Comment by Mark Tewart on December 19, 2012 at 11:12am

Thanks Bill

Comment by Bill Gasson on December 19, 2012 at 10:54am

Mark,

Very solid and intriguing.

Thank you

Comment by Mark Tewart on December 17, 2012 at 8:57am

Thanks for the comments Pat

Comment by Pat Kirley on December 9, 2012 at 8:12pm
Mark
Very good article, it is interesting reading and I agree it's a changing market place and we have to adopt new ways. The information was stacked in our favour now it's the other way around. The customer is King and they know it. You are correct we have to change our MO
Comment by Mark Tewart on December 8, 2012 at 4:32pm

Thanks for the kind words Charles. I have now posted this to linkedin where you should be abe to share it.

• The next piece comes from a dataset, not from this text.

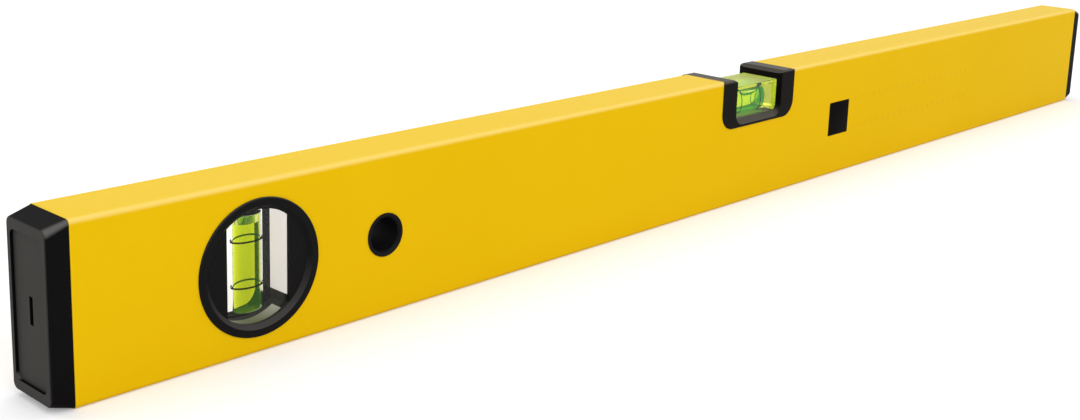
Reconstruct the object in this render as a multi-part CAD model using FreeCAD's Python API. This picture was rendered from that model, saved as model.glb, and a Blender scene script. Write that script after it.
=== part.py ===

Comment by Charles Shamblee III on December 8, 2012 at 12:07pm

I like this Mark... I wanted to post it to LinkedIn, but there is not posting capability for LinkedIn; therefore, those members would not be able to see your post.  I am a strong believer in shopper lead buying processes versus traditional pushes... do you have this posted somewhere else, so that I can share?